Eustace, however, noted that the process for the election of the president of the NDP is different.

“While the elected Members of Parliament on the opposition side choose the Opposition Leader, it is all of you, the general membership of the party, who must and ought to choose the Party President,” Eustace said.

He pointed out that before he became leader of the NDP, the rank-and-file membership of the party were not allowed to choose their leader.

“It was left in the hands of a select few. I am proud to say that under my stewardship, we have succeeded in deepening democracy in our party and all the members of the party now have a genuine say in its affairs.”

Leader of the Opposition and NDP vice-president, Godwin Friday, with binder, and MP for the Southern Grenadines, Terrance Ollivierre, to Friday's left, listen to Eustace speak Tuesday night. (IWN photo)
Leader of the Opposition and NDP vice-president, Godwin Friday, 2nd left, and MP for the Southern Grenadines, Terrance Ollivierre, to Friday’s left, listen to Eustace speak Tuesday night. (IWN photo)

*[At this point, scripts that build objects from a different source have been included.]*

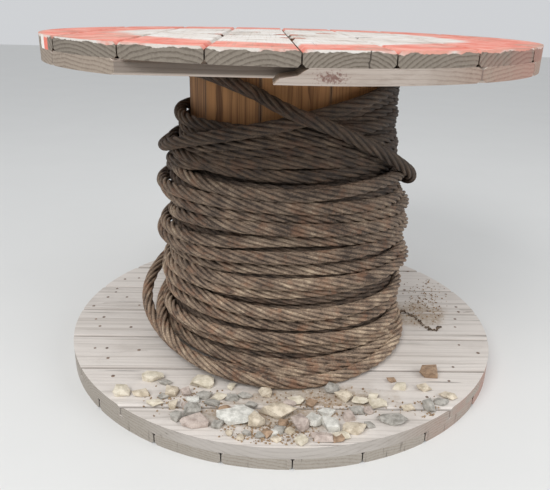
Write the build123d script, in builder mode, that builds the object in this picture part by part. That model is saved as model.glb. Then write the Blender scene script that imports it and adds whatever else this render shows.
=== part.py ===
from build123d import *
from math import cos, radians, sin, sqrt, tan
import os

os.makedirs("parts", exist_ok=True)

# Driving dimensions, in millimetres.
# The origin is the centre of the underside, +Z runs up the drum's axis and
# -Y points to the side with the broken flange board.
flange_diameter = 1067
board_thickness = 25.4
boards_per_layer = 8
board_gap = 2.5
edge_chamfer = 5
traverse = 660.4

# Each layer of boards: the width of its boards and the place of its middle seam;
# the outermost boards are sawn off at the rim
top_outer_width = 140.5
top_outer_seam = -3
top_inner_width = 138.7
top_inner_seam = -21.4
bottom_inner_width = 138.7
bottom_inner_seam = 13.5
bottom_outer_width = 134
bottom_outer_seam = 8

# Barrel of flat staves, held in a ring groove in each flange
barrel_diameter = 457
stave_count = 10
stave_thickness = 38.1
stave_gap = 1.5
stave_turn = 20
groove_depth = 9.5
groove_clearance = 1

# Arbor hole, tie bolts and their recesses
arbor_diameter = 76
bolt_count = 5
bolt_inset = 17.2
bolt_turn = -90
bolt_diameter = 12.7
bolt_hole_diameter = 14.3
recess_diameter = 54
recess_depth = 17
washer_diameter = 38
washer_thickness = 3
nut_across_flats = 22
nut_height = 11
head_height = 9
bolt_end_depth = 1

# Broken front board of the top flange, as lengths along the rim
break_bottom_x = -44
break_top_x = 9
break_splinter = 9

# Wire rope: its level turns, counted up from the bottom flange, as the number
# of layers under the face of each; then the slanting turns above them
rope_diameter = 28
turn_bite = 0.8
bore_clearance = 0.3
turn_layers = [3, 3, 3, 3, 3, 3, 3, 2, 3, 3, 3, 2, 2, 3, 2, 3, 2, 2]
slant_count = 5
slant_angle = 12
slant_high_side = 5
slant_gap = 28
turn_sides = 6

# The crossing turn runs down over the front, from under the top flange
crossing_gap = 34
crossing_radius = 297
crossing_angle = 30
crossing_high_side = -132
crossing_shift = (10, 11)

# The loose loop has slipped off the winding and lies on the bottom flange
loop_radius = 312
loop_angle = 20
loop_high_side = 70
loop_shift = (-40, -35)

flange_radius = flange_diameter / 2
rope_radius = rope_diameter / 2
rope_pitch = rope_diameter - turn_bite
half_stave_angle = 180 / stave_count
barrel_apothem = barrel_diameter / 2 * cos(radians(half_stave_angle))
stave_inner_apothem = barrel_apothem - stave_thickness
groove_inner_radius = stave_inner_apothem - groove_clearance
bolt_circle_radius = stave_inner_apothem - bolt_inset
height = traverse + 4 * board_thickness
bottom_flange_top = 2 * board_thickness
top_flange_bottom = bottom_flange_top + traverse


def seam_places(seam, width):
    """Centre lines of the seams of one layer, from one rim to the other."""
    half = boards_per_layer // 2
    return [seam + step * (width + board_gap) for step in range(1 - half, boards_per_layer - half)]


def board_spans(seam, width):
    """Low and high side of each board, with half a gap left at each seam."""
    places = seam_places(seam, width)
    lows = [-flange_radius] + [place + board_gap / 2 for place in places]
    highs = [place - board_gap / 2 for place in places] + [flange_radius]
    return list(zip(lows, highs))


def flange_board(low, high, along, bottom, outer, face):
    """One board of a flange layer; face is the inner or outer one, 0 low or -1 high."""
    with BuildPart() as board:
        with BuildSketch(Plane.XY.offset(bottom)):
            Circle(flange_radius)
            middle = (low + high) / 2
            if along == Axis.Y:
                with Locations((middle, 0)):
                    Rectangle(high - low, flange_diameter, mode=Mode.INTERSECT)
            else:
                with Locations((0, middle)):
                    Rectangle(flange_diameter, high - low, mode=Mode.INTERSECT)
        extrude(amount=board_thickness)
        chamfer(board.edges().filter_by(along), edge_chamfer)
        # arbor hole and bolt holes
        with BuildSketch(Plane.XY.offset(bottom)):
            Circle(arbor_diameter / 2)
            with PolarLocations(bolt_circle_radius, bolt_count, bolt_turn):
                Circle(bolt_hole_diameter / 2)
        extrude(amount=board_thickness, mode=Mode.SUBTRACT)
        if outer:
            # recesses for the bolt ends, open to the outer face
            recess_floor = bottom if face == 0 else bottom + board_thickness - recess_depth
            with BuildSketch(Plane.XY.offset(recess_floor)):
                with PolarLocations(bolt_circle_radius, bolt_count, bolt_turn):
                    Circle(recess_diameter / 2)
            extrude(amount=recess_depth, mode=Mode.SUBTRACT)
        else:
            # ring groove for the staves, open to the inner face
            groove_floor = bottom if face == 0 else bottom + board_thickness - groove_depth
            with BuildSketch(Plane.XY.offset(groove_floor)):
                Circle(barrel_diameter / 2 + groove_clearance)
                Circle(groove_inner_radius, mode=Mode.SUBTRACT)
            extrude(amount=groove_depth, mode=Mode.SUBTRACT)
    return board.part


# Flange boards: the outer layers run along Y, the inner layers along X
layers = [
    ("bottom_outer_board", bottom_outer_seam, bottom_outer_width, Axis.Y, 0, True, 0),
    ("bottom_inner_board", bottom_inner_seam, bottom_inner_width, Axis.X, board_thickness, False, -1),
    ("top_inner_board", top_inner_seam, top_inner_width, Axis.X, top_flange_bottom, False, 0),
    ("top_outer_board", top_outer_seam, top_outer_width, Axis.Y, height - board_thickness, True, -1),
]
for layer, seam, width, along, bottom, outer, face in layers:
    for number, (low, high) in enumerate(board_spans(seam, width), start=1):
        board = flange_board(low, high, along, bottom, outer, face)
        if layer == "top_inner_board" and number == 1:
            # the left part of the front board has split away along a slanting break
            with BuildPart() as broken:
                add(board)
                with BuildSketch(Plane.XZ.offset(flange_radius)):
                    with BuildLine():
                        Polyline(
                            (-flange_radius, bottom - board_thickness),
                            (break_bottom_x, bottom - board_thickness),
                            (break_bottom_x, bottom),
                            (break_bottom_x + break_splinter, bottom + board_thickness / 3),
                            (break_top_x - 2 * break_splinter, bottom + board_thickness / 2),
                            (break_top_x, bottom + board_thickness),
                            (break_top_x, bottom + 2 * board_thickness),
                            (-flange_radius, bottom + 2 * board_thickness),
                            close=True,
                        )
                    make_face()
                extrude(amount=-flange_radius, mode=Mode.SUBTRACT)
            board = broken.part
        board.label = f"{layer}_{number}"
        export_step(board, f"parts/{board.label}.step")

# Staves: flat boards with bevelled sides, seated in both grooves
stave_length = traverse + 2 * groove_depth
for number in range(1, stave_count + 1):
    with BuildPart() as stave:
        with BuildSketch(Plane.XY.offset(bottom_flange_top - groove_depth)):
            outer_half = barrel_apothem * tan(radians(half_stave_angle)) - stave_gap / 2
            inner_half = outer_half - stave_thickness * tan(radians(half_stave_angle))
            with BuildLine():
                Polyline(
                    (barrel_apothem, outer_half),
                    (stave_inner_apothem, inner_half),
                    (stave_inner_apothem, -inner_half),
                    (barrel_apothem, -outer_half),
                    close=True,
                )
            make_face()
        extrude(amount=stave_length)
    placed = stave.part.rotate(Axis.Z, stave_turn + number * 2 * half_stave_angle)
    placed.label = f"stave_{number}"
    export_step(placed, f"parts/{placed.label}.step")

# Tie bolts: a hexagonal head in the bottom recess and the rod; each has a washer and a nut on top
bolt_places = PolarLocations(bolt_circle_radius, bolt_count, bolt_turn).locations
head_bottom = recess_depth - head_height
nut_bottom = height - recess_depth + washer_thickness
for number, place in enumerate(bolt_places, start=1):
    with BuildPart() as tie_bolt:
        with BuildSketch(Plane.XY.offset(head_bottom)):
            with Locations(place.position):
                RegularPolygon(nut_across_flats / 2, 6, major_radius=False)
        extrude(amount=head_height)
        with BuildSketch(Plane.XY.offset(head_bottom)):
            with Locations(place.position):
                Circle(bolt_diameter / 2)
        extrude(amount=height - bolt_end_depth - head_bottom)
    tie_bolt.part.label = f"tie_bolt_{number}"
    export_step(tie_bolt.part, f"parts/{tie_bolt.part.label}.step")

with BuildPart() as tie_nuts:
    with BuildSketch(Plane.XY.offset(nut_bottom)):
        with Locations([place.position for place in bolt_places]):
            RegularPolygon(nut_across_flats / 2, 6, major_radius=False)
            Circle(bolt_diameter / 2, mode=Mode.SUBTRACT)
    extrude(amount=nut_height)
tie_nuts.part.label = "tie_nuts"
export_step(tie_nuts.part, "parts/tie_nuts.step")

with BuildPart() as tie_washers:
    with BuildSketch(Plane.XY.offset(height - recess_depth)):
        with Locations([place.position for place in bolt_places]):
            Circle(washer_diameter / 2)
            Circle(bolt_diameter / 2, mode=Mode.SUBTRACT)
    extrude(amount=washer_thickness)
tie_washers.part.label = "tie_washers"
export_step(tie_washers.part, "parts/tie_washers.step")

# Wire rope winding: a turned ring with a ridge for each turn that shows.
# One layer of turns lies on the barrel, and the next lies in its hollows.
layer_rise = sqrt(rope_diameter**2 - (rope_pitch / 2) ** 2)
first_layer = barrel_diameter / 2 + rope_radius
bore_radius = barrel_diameter / 2 + bore_clearance
hollow_reach = sqrt(rope_radius**2 - (rope_pitch / 2) ** 2)


def slanted_plane(centre, angle, high_side):
    """Plane of a turn that rises by angle towards its high side, both in degrees."""
    lean = sin(radians(angle))
    side = radians(high_side)
    upright = cos(radians(angle))
    return Plane(origin=centre, z_dir=(-lean * cos(side), -lean * sin(side), upright))


def wound_ring(layers_of_turns, lowest_turn):
    """Turned ring about the Z axis, with a ridge on its face for each turn."""
    centres = [first_layer + (layers_here - 1) * layer_rise for layers_here in layers_of_turns]
    highest_turn = lowest_turn + (len(centres) - 1) * rope_pitch
    outline = [(bore_radius, lowest_turn - rope_radius), (centres[0], lowest_turn - rope_radius)]
    for turn, centre in enumerate(centres):
        outline.append((centre + rope_radius, lowest_turn + turn * rope_pitch))
        if turn + 1 < len(centres):
            # the hollow between this turn and the next
            hollow_radius = min(centre, centres[turn + 1]) + hollow_reach
            outline.append((hollow_radius, lowest_turn + (turn + 0.5) * rope_pitch))
    outline.append((centres[-1], highest_turn + rope_radius))
    outline.append((bore_radius, highest_turn + rope_radius))
    with BuildPart() as ring:
        with BuildSketch(Plane.XZ):
            with BuildLine():
                Polyline(*outline, close=True)
            make_face()
        revolve(axis=Axis.Z)
    return ring.part


def loose_turn(turn_radius):
    """One closed turn of the rope about the Z axis, with a flat-sided section."""
    with BuildPart() as turn:
        with BuildSketch(Plane.XZ):
            with Locations((turn_radius, 0)):
                RegularPolygon(rope_radius, turn_sides, rotation=180 / turn_sides)
        revolve(axis=Axis.Z)
    return turn.part


# Both groups of slanting turns are set by the gap left under the top flange at their high side.
highest_centre = top_flange_bottom - rope_radius
slant_rise = first_layer * sin(radians(slant_angle))
slant_height = (slant_count - 1) * rope_pitch * cos(radians(slant_angle))
slant_first_height = highest_centre - slant_gap - slant_rise - slant_height
slant_plane = slanted_plane((0, 0, slant_first_height), slant_angle, slant_high_side)
crossing_height = highest_centre - crossing_gap - crossing_radius * sin(radians(crossing_angle))
crossing_plane = slanted_plane((*crossing_shift, crossing_height), crossing_angle, crossing_high_side)
loop_height = bottom_flange_top + rope_radius + loop_radius * sin(radians(loop_angle))
loop_plane = slanted_plane((*loop_shift, loop_height), loop_angle, loop_high_side)
with BuildPart() as rope_winding:
    add(wound_ring(turn_layers, bottom_flange_top + rope_radius))
    add(wound_ring([1] * slant_count, 0).moved(slant_plane.location))
    add(loose_turn(crossing_radius).moved(crossing_plane.location))
    add(loose_turn(loop_radius).moved(loop_plane.location))
    with BuildSketch(Plane.XY):
        Circle(bore_radius)
    extrude(amount=height, mode=Mode.SUBTRACT)
rope_winding.part.label = "rope_winding"
export_step(rope_winding.part, "parts/rope_winding.step")
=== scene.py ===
import itertools
import math
import random

import bmesh
import bpy
from mathutils import Matrix, Vector


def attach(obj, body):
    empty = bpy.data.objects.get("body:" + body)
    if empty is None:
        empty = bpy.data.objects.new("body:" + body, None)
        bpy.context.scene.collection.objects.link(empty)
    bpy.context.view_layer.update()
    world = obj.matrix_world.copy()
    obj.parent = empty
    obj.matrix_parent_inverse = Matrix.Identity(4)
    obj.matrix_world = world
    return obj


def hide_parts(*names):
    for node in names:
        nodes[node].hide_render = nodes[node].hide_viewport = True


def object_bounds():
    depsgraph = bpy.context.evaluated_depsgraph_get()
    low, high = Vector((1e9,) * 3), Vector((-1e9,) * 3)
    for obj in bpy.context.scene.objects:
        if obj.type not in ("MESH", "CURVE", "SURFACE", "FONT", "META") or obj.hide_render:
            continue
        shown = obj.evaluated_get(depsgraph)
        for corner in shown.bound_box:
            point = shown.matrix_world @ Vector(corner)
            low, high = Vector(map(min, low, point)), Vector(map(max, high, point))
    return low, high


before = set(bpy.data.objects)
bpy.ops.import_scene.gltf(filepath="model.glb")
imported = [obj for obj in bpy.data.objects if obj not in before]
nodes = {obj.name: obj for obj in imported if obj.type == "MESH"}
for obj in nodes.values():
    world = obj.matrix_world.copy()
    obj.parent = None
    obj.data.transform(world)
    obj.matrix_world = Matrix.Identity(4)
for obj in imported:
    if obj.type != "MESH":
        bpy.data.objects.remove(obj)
cad_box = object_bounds()

# Sizes that the boards, barrel and rope share with the drum's construction, in metres
BOARD_THICKNESS = 0.0254
FLANGE_TOP = 2 * BOARD_THICKNESS
BARREL_RADIUS = 0.2285
ROPE_RADIUS = 0.014
ROPE_PITCH = 0.0272
FIRST_LAYER = BARREL_RADIUS + ROPE_RADIUS
LAYER_RISE = math.sqrt((2 * ROPE_RADIUS) ** 2 - (ROPE_PITCH / 2) ** 2)
LOWEST_TURN = FLANGE_TOP + ROPE_RADIUS
LEVEL_TURNS = 18

# Camera, as fitted to the photograph
IMAGE_WIDTH = 550
IMAGE_HEIGHT = 490
FOCAL_PIXELS = 597.8
CAMERA_PLACE = Vector((-0.0592, -1.4346, 0.8136))
CAMERA_YAW = -0.0265
CAMERA_PITCH = 0.3744
CAMERA_ROLL = 0.0252
SENSOR_WIDTH = 36.0


def camera_axes():
    """Right, up and forward directions of the camera."""
    sin_yaw, cos_yaw = math.sin(CAMERA_YAW), math.cos(CAMERA_YAW)
    sin_pitch, cos_pitch = math.sin(CAMERA_PITCH), math.cos(CAMERA_PITCH)
    forward = Vector((-sin_yaw * cos_pitch, cos_yaw * cos_pitch, -sin_pitch))
    level = Vector((cos_yaw, sin_yaw, 0))
    up = level.cross(forward)
    right = level * math.cos(CAMERA_ROLL) + up * math.sin(CAMERA_ROLL)
    return right, up * math.cos(CAMERA_ROLL) - level * math.sin(CAMERA_ROLL), forward


RIGHT, UP, FORWARD = camera_axes()


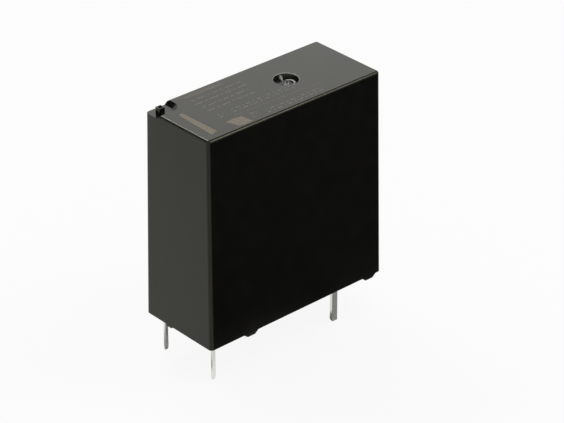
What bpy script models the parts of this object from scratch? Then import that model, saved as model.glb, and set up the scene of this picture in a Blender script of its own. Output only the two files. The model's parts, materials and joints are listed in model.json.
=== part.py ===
"""Slim sealed power relay for a circuit board, with one normally open contact.

The frame stands on the pin tips: the origin is at the middle of the footprint, +Z is up,
X runs along the case with the coil at -X, and -Y is the long side that faces the viewer.
Everything is modelled with the coil off, so the armature is open and the contacts are apart.
"""

from math import asin, cos, degrees, hypot, pi, radians, sin, tan

import bmesh
import bpy
from mathutils import Matrix, Vector

MM = 0.001

# Clearances
MOULD_GAP = 0.2 * MM  # between seated mouldings
METAL_GAP = 0.1 * MM  # round staked, riveted and pressed metal
WELD_DISTANCE = 0.0005 * MM
SHARP_ANGLE = radians(40)

# Facets round a full turn, and across a rounded edge
FINE_STEPS = 32
TURN_STEPS = 24
SMALL_STEPS = 16
EDGE_SEGMENTS = 4

# Cover
COVER_LENGTH = 24.0 * MM
COVER_WIDTH = 10.4 * MM
COVER_HEIGHT = 24.0 * MM
COVER_WALL = 0.8 * MM
COVER_DRAFT = 0.36 * MM  # each side leans in this far from rim to top
SIDE_RADIUS = 0.4 * MM
TOP_RADIUS = 0.28 * MM
CAVITY_RADIUS = 0.2 * MM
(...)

Eustace said that the NDP is the most democratically-run political party in the history of St Vincent and the Grenadines – “a far cry from what happens in the other party, which is run by a certain family as if it were their personal property.

“In our democracy, our party leaders do not get to hand down leadership to family members as if it were personal property that they can bequeath. Family members, like other party members, must pay their dues. In a genuine democracy, real people get to choose their real leaders,” Eustace said.

He noted that members of the NDP will get a chance to choose a new leader on Sunday at the party’s convention and noted that at least two members, Friday and Leacock, will be vying for that post.

“My brothers St Clair “Major” Leacock and Godwin Friday must conduct this spirited contest as friends and colleagues, lest the party comes undone; and whoever emerges, I am confident, will lead a united and determined party going forward,” Eustace said.

“I expect a short, spirited, disciplined and respectful campaign in the next few days as they jostle for your vote.

“I will remain as a senior member of both the party and parliamentary caucus to give my support and my counsel, and to ensure that the transition is complete,” he said.